The last five days of the campaign, when the law forbids the publication of polls − in this case between Friday, January 18 and Tuesday, January 22 − are problematic. (Though not such as will change the balance between the blocs, which is unequivocally tilted toward the right.) In the last five days of the 2006 election, the Pensioners Party soared from two seats to seven. Even today, parties which are currently below the voting threshold needed to enter the Knesset (such as Eldad Yaniv’s Eretz Hadasha party) could surprise us and collect more than the 2 percent − some say the 2.4 percent − needed to enter our parliament.
The surfing game
The voting surveys that are being published almost daily are a type of opium for specific masses: politicians, journalists, researchers, Internet commenters and other addicts. It’s an unavoidable media phenomenon that characterizes the last stretch of election campaigns in every democracy.
All in all, the differences between the polls are minimal. What they all have in common is the method: They are still conducted the old way, with pollsters calling only landlines of households and interviewing whoever happens to pick up. Nowadays, when the landline rings − on the assumption that the home is still connected to one − it’s probably either a pollster or grandma.
The polling firms are the only places that haven’t yet recognized the existence of the cellular era. Large groups, which are growing rapidly − mainly of the young but also of the not-so-young − have stopped answering the landline at home or have disconnected it. The mobile phone and the Web are the only means of communication in the apartment. That audience is not represented in all the surveys. The possibility of statistical deviation exists.
Prof. Camil Fuchs, from the Department of Statistics at Tel Aviv University, analyzes the public opinion surveys conducted for Haaretz by the Dialog company. Parallel to every phone poll, Fuchs does an Internet poll among a panel of surfers. The panel consists of tens of thousands of people who have volunteered to respond to polls from time to time. Fuchs is in possession of demographic details about all the panel volunteers, and also about their previous voting patterns. He sends the questions by e-mail and they respond. In every poll he chooses a sample from his database that represents previous voting patterns, and also one that represents the population demographically.
Seemingly, the data from the Internet poll should be very similar to the data of the telephone poll. But they are not. Here are a few examples. In the Internet survey conducted at the beginning of this week, Labor and Meretz each get one more seat than they did in the telephone poll conducted on the same day (17 for Labor via the Internet vs. 16 via the phone; and 5 for Meretz on the Web vs. 4 on the phone). For Meretz, that is a significant jump.

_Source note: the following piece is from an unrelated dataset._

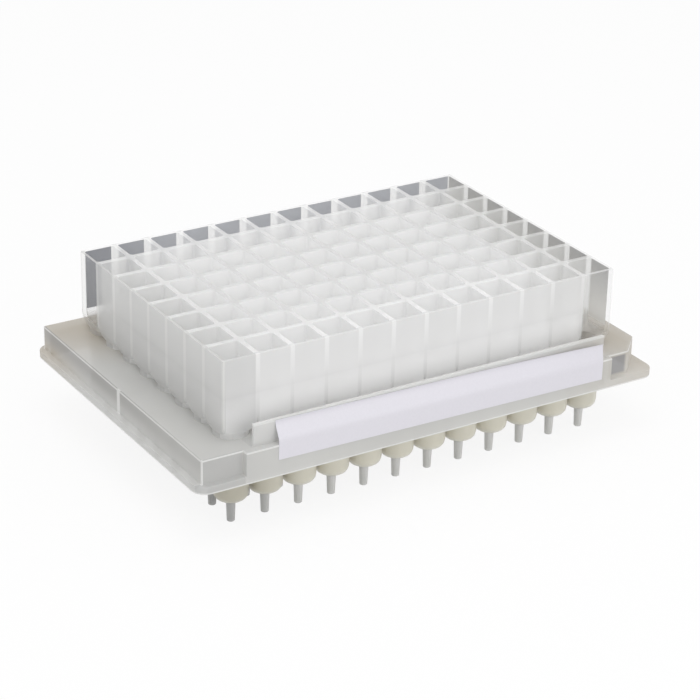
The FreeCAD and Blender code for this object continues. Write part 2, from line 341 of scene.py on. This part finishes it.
def wells_plastic():
    """The outer walls are single and nearly clear, and their side in the wells is painted dark as
    shade. Towards the middle, wall behind wall makes the block milky, as do the posts where walls
    cross and the thick lower ends. Painted shade makes both ends of the block a little greyer, and
    darkens the left wall, the front wall's top and first well, the middle rims and the clear corner
    wells low down; painted light brightens the front wall's lower part. The barrels are cream, with
    painted shade towards the left end, as on the nozzles."""
    material, tree = new_material("polypropylene_natural_wells")
    place = node(tree, "TexCoord").outputs["Object"]
    x, y, z = node(tree, "SeparateXYZ", {}, place).outputs

    # how far a point is from the block's sides, from a post and from its well's axis
    inset_x = node(tree, "Math", MINUS, BLOCK_HALF_LENGTH, node(tree, "Math", SIZE_OF, x))
    inset_y = node(tree, "Math", MINUS, BLOCK_HALF_WIDTH, node(tree, "Math", SIZE_OF, y))
    inset = node(tree, "Math", SMALLER, inset_x, inset_y)
    depth = node(tree, "MapRange", SOFT_STEP, inset, CLEAR_DEPTH, MILKY_DEPTH)
    from_wall_x = node(tree, "Math", BACK_AND_FORTH, x, PITCH / 2)
    from_wall_y = node(tree, "Math", BACK_AND_FORTH, y, PITCH / 2)
    from_post = node(tree, "Math", LARGER, from_wall_x, from_wall_y)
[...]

Moreover, Lapid’s Yesh Atid party, which received 9 seats in the telephone poll, got 13 seats on the Internet; and Habayit Hayehudi-National Union, which was the recipient of 14 seats by phone, rose to 17 seats on the Web, equaling Labor as the second-largest party. But the real story is Likud-Beiteinu. The phone survey gave it 34 seats, but in the Internet poll it plummeted to 26 seats − one less than Likud has in the outgoing Knesset.
“Factually, it is true that audiences who are accessible only via mobile phones or the Internet are unrepresented in the polls,” Fuchs says. “The question is the degree to which the results are biased or misleading because of this. What’s needed is a fusion of methods. Unfortunately, we will be able to assess the correct measure of fusion only in retrospect, after the results of the polls are known and the appropriate statistical models created. In any event, we should be aware that there are pockets of the population that are not being reached by the pollsters and whose influence will grow as use of the new media spreads.”